• Recorded data:
----------
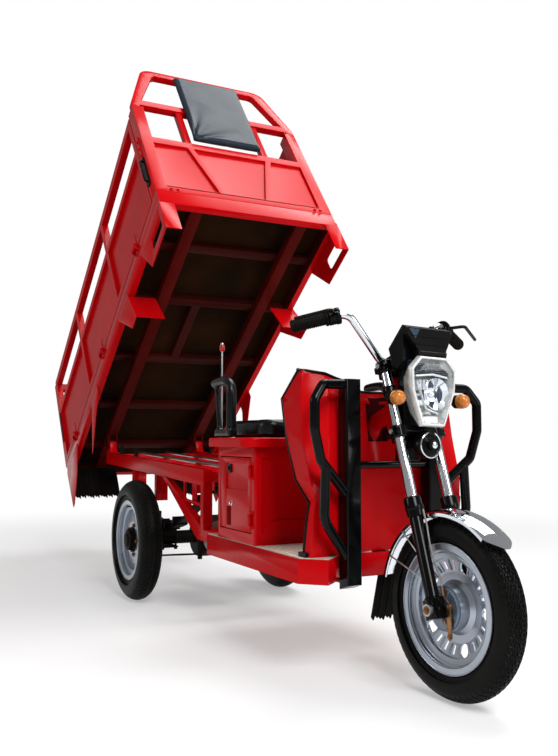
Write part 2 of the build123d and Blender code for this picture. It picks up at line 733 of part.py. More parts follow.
# ---------------------------------------------------------------- bed
bed_rail_width = 50
bed_rail_depth = 36
cross_sheet = 30            # depth of the bed's crossmembers
sill_depth = 75
ear_thick = 6
ear_gap = 2
ear_radius = 20
side_sheet = 3
post_depth = 60
post_width = 50
board_front_s = bed_length - post_depth - running_gap
board_rear_s = running_gap


def at(s, h):
    """A place in the bed's side view: s ahead of its rear edge, h above its sills' underside."""
    return (bed_rear_x + s, bed_base_z + h)


def bed_block(s_low, s_high, y_low, y_high, h_low, h_high, mode=Mode.ADD):
    """A block given in the bed's own lengths and heights."""
    block(bed_rear_x + s_low, bed_rear_x + s_high, y_low, y_high, bed_base_z + h_low,
          bed_base_z + h_high, mode=mode)


cross_low = bed_rail_depth + seat_gap
cross_high = cross_low + cross_sheet
bed_floor_low = cross_high + seat_gap
bed_floor_top = bed_floor_low + sheet

with BuildPart() as bed_frame:
    bed_block(0, bed_length, -half, half, 0, sill_depth)
    bed_block(tube, bed_length - tube, tube - half, half - tube, -1, sill_depth + 1,
              mode=Mode.SUBTRACT)
    for s in (220, 558, 915, 1300, 1605):
        bed_block(s - 20, s + 20, 5 - half, half - 5, cross_low, cross_high)
    bed_block(915, 1300, -80, -40, cross_low, cross_high)
save("bed_frame", bed_frame, tip)

# the two long rails, with ears that hold the bed's hinge pins each side of the chassis boss
with BuildPart() as bed_rails:
    for side in (-1, 1):
        y = side * rail_y
        bed_block(tube + seat_gap, bed_length - tube - seat_gap, y - bed_rail_width / 2,
                  y + bed_rail_width / 2, 0, bed_rail_depth)
        for inner in (-1, 1):
            near = y + inner * (boss_length / 2 + ear_gap)
            low, high = sorted((near, near + inner * ear_thick))
            slab([(hinge_x - ear_radius, hinge_z), (hinge_x + ear_radius, hinge_z),
                  (hinge_x + 45, bed_base_z + 20), (hinge_x - 45, bed_base_z + 20)], low, high)
            bar_across(hinge_x, hinge_z, ear_radius, low, high)
        bar_across(hinge_x, hinge_z, pin_radius, y - boss_length / 2 - ear_gap - 1,
                   y + boss_length / 2 + ear_gap + 1)
save("bed_rails", bed_rails, tip)

with BuildPart() as bed_floor:
    bed_block(tube + seat_gap, bed_length - tube - seat_gap, tube + seat_gap - half,
              half - tube - seat_gap, bed_floor_low, bed_floor_top)
save("bed_floor", bed_floor, tip)

for side, name in ((-1, "side_lugs_right"), (1, "side_lugs_left")):
    with BuildPart() as side_lugs:
        skin_low, skin_high = sorted((side * (half + seat_gap), side * (half + seat_gap + side_sheet)))
        outlines = (
            ((1555, 20), (1850, 20), (1850, -150), (1650, -150), (1575, 0)),
            ((1190, 20), (1345, 20), (1345, 0), (1390, -165), (1318, -165), (1190, 0)),
            ((737, 20), (610, 20), (610, -30), (500, -215), (737, -30)),
            ((5, 20), (264, 20), (264, 0), (190, -110), (60, -215), (30, -215), (5, 0)),
        )
        for outline in outlines:
            slab([at(s, h) for s, h in outline], skin_low, skin_high)
        with BuildSketch(side_plane(skin_high + 1)):
            with Locations(at(1762.5, -81)):
                RectangleRounded(125, 62, 14)
        extrude(amount=side_sheet + 2, mode=Mode.SUBTRACT)
        for s, h_low, h_high, wide in ((1850, -150, -seat_gap, 60),):
            low, high = sorted((side * (half + seat_gap + 1), side * (half - wide)))
            bed_block(s - side_sheet, s, low, high, h_low, h_high)
        low, high = sorted((side * (half + seat_gap + 1), side * (half - 120)))
        slab([at(1346, -3), at(1390, -165), at(1386, -165), at(1342, -3)], low, high)
    save(name, side_lugs, tip)

rib_half = 14
stub_y = 181                # stubs beside the backrest pad, between panel and hoop
stub_half = 15
hoop_tube = 36
hoop_thick = 30
hoop_foot = post_height + seat_gap
hoop_bar_low = hoop_foot + 11
hoop_bar_high = hoop_bar_low + 38
with BuildPart() as headboard:
    front = bed_length
    for side in (-1, 1):
        low, high = sorted((side * half, side * (half - post_width)))
        bed_block(front - post_depth, front, low, high, sill_depth + seat_gap, post_height)
    inner = half - post_width + 1
    bed_block(front - tube, front, -inner, inner, sill_depth + seat_gap, 115)
    bed_block(front - tube, front, -inner, inner, panel_height + board_foot - 40,
              panel_height + board_foot)
    bed_block(front - 15, front - 15 + sheet, -inner, inner, 100, panel_height + board_foot - 20)
    for side in (-1, 1):
        low, high = sorted((side * (stub_y - stub_half), side * (stub_y + stub_half)))
        bed_block(front - 26, front - 4, low, high, panel_height + board_foot - 1,
                  hoop_bar_low - seat_gap)
    for side in (-1, 1):
        foot_y = side * 100
        head_y = side * 185
        with BuildSketch(Plane.YZ.offset(bed_rear_x + front - 13)):
            with BuildLine():
                Polyline((foot_y - rib_half, bed_base_z + 105), (foot_y + rib_half, bed_base_z + 105),
                         (head_y + rib_half, bed_base_z + 410), (head_y - rib_half, bed_base_z + 410),
                         close=True)
            make_face()
        extrude(amount=13)
save("headboard", headboard, tip)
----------
• What is required: Your task is to reproduce the whole listing exactly.

• Written solution:
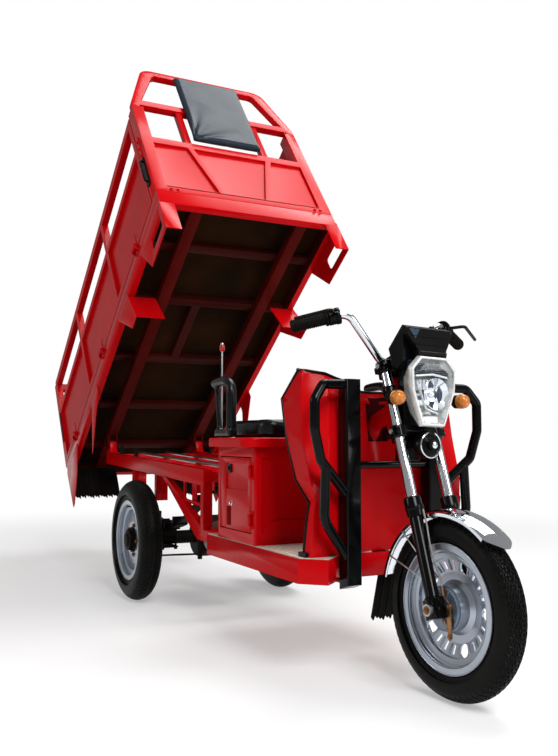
Write part 2 of the build123d and Blender code for this picture. It picks up at line 733 of part.py. More parts follow.
# ---------------------------------------------------------------- bed
bed_rail_width = 50
bed_rail_depth = 36
cross_sheet = 30            # depth of the bed's crossmembers
sill_depth = 75
ear_thick = 6
ear_gap = 2
ear_radius = 20
side_sheet = 3
post_depth = 60
post_width = 50
board_front_s = bed_length - post_depth - running_gap
board_rear_s = running_gap


def at(s, h):
    """A place in the bed's side view: s ahead of its rear edge, h above its sills' underside."""
    return (bed_rear_x + s, bed_base_z + h)


def bed_block(s_low, s_high, y_low, y_high, h_low, h_high, mode=Mode.ADD):
    """A block given in the bed's own lengths and heights."""
    block(bed_rear_x + s_low, bed_rear_x + s_high, y_low, y_high, bed_base_z + h_low,
          bed_base_z + h_high, mode=mode)


cross_low = bed_rail_depth + seat_gap
cross_high = cross_low + cross_sheet
bed_floor_low = cross_high + seat_gap
bed_floor_top = bed_floor_low + sheet

with BuildPart() as bed_frame:
    bed_block(0, bed_length, -half, half, 0, sill_depth)
    bed_block(tube, bed_length - tube, tube - half, half - tube, -1, sill_depth + 1,
              mode=Mode.SUBTRACT)
    for s in (220, 558, 915, 1300, 1605):
        bed_block(s - 20, s + 20, 5 - half, half - 5, cross_low, cross_high)
    bed_block(915, 1300, -80, -40, cross_low, cross_high)
save("bed_frame", bed_frame, tip)

# the two long rails, with ears that hold the bed's hinge pins each side of the chassis boss
with BuildPart() as bed_rails:
    for side in (-1, 1):
        y = side * rail_y
        bed_block(tube + seat_gap, bed_length - tube - seat_gap, y - bed_rail_width / 2,
                  y + bed_rail_width / 2, 0, bed_rail_depth)
        for inner in (-1, 1):
            near = y + inner * (boss_length / 2 + ear_gap)
            low, high = sorted((near, near + inner * ear_thick))
            slab([(hinge_x - ear_radius, hinge_z), (hinge_x + ear_radius, hinge_z),
                  (hinge_x + 45, bed_base_z + 20), (hinge_x - 45, bed_base_z + 20)], low, high)
            bar_across(hinge_x, hinge_z, ear_radius, low, high)
        bar_across(hinge_x, hinge_z, pin_radius, y - boss_length / 2 - ear_gap - 1,
                   y + boss_length / 2 + ear_gap + 1)
save("bed_rails", bed_rails, tip)

with BuildPart() as bed_floor:
    bed_block(tube + seat_gap, bed_length - tube - seat_gap, tube + seat_gap - half,
              half - tube - seat_gap, bed_floor_low, bed_floor_top)
save("bed_floor", bed_floor, tip)

for side, name in ((-1, "side_lugs_right"), (1, "side_lugs_left")):
    with BuildPart() as side_lugs:
        skin_low, skin_high = sorted((side * (half + seat_gap), side * (half + seat_gap + side_sheet)))
        outlines = (
            ((1555, 20), (1850, 20), (1850, -150), (1650, -150), (1575, 0)),
            ((1190, 20), (1345, 20), (1345, 0), (1390, -165), (1318, -165), (1190, 0)),
            ((737, 20), (610, 20), (610, -30), (500, -215), (737, -30)),
            ((5, 20), (264, 20), (264, 0), (190, -110), (60, -215), (30, -215), (5, 0)),
        )
        for outline in outlines:
            slab([at(s, h) for s, h in outline], skin_low, skin_high)
        with BuildSketch(side_plane(skin_high + 1)):
            with Locations(at(1762.5, -81)):
                RectangleRounded(125, 62, 14)
        extrude(amount=side_sheet + 2, mode=Mode.SUBTRACT)
        for s, h_low, h_high, wide in ((1850, -150, -seat_gap, 60),):
            low, high = sorted((side * (half + seat_gap + 1), side * (half - wide)))
            bed_block(s - side_sheet, s, low, high, h_low, h_high)
        low, high = sorted((side * (half + seat_gap + 1), side * (half - 120)))
        slab([at(1346, -3), at(1390, -165), at(1386, -165), at(1342, -3)], low, high)
    save(name, side_lugs, tip)

rib_half = 14
stub_y = 181                # stubs beside the backrest pad, between panel and hoop
stub_half = 15
hoop_tube = 36
hoop_thick = 30
hoop_foot = post_height + seat_gap
hoop_bar_low = hoop_foot + 11
hoop_bar_high = hoop_bar_low + 38
with BuildPart() as headboard:
    front = bed_length
    for side in (-1, 1):
        low, high = sorted((side * half, side * (half - post_width)))
        bed_block(front - post_depth, front, low, high, sill_depth + seat_gap, post_height)
    inner = half - post_width + 1
    bed_block(front - tube, front, -inner, inner, sill_depth + seat_gap, 115)
    bed_block(front - tube, front, -inner, inner, panel_height + board_foot - 40,
              panel_height + board_foot)
    bed_block(front - 15, front - 15 + sheet, -inner, inner, 100, panel_height + board_foot - 20)
    for side in (-1, 1):
        low, high = sorted((side * (stub_y - stub_half), side * (stub_y + stub_half)))
        bed_block(front - 26, front - 4, low, high, panel_height + board_foot - 1,
                  hoop_bar_low - seat_gap)
    for side in (-1, 1):
        foot_y = side * 100
        head_y = side * 185
        with BuildSketch(Plane.YZ.offset(bed_rear_x + front - 13)):
            with BuildLine():
                Polyline((foot_y - rib_half, bed_base_z + 105), (foot_y + rib_half, bed_base_z + 105),
                         (head_y + rib_half, bed_base_z + 410), (head_y - rib_half, bed_base_z + 410),
                         close=True)
            make_face()
        extrude(amount=13)
save("headboard", headboard, tip)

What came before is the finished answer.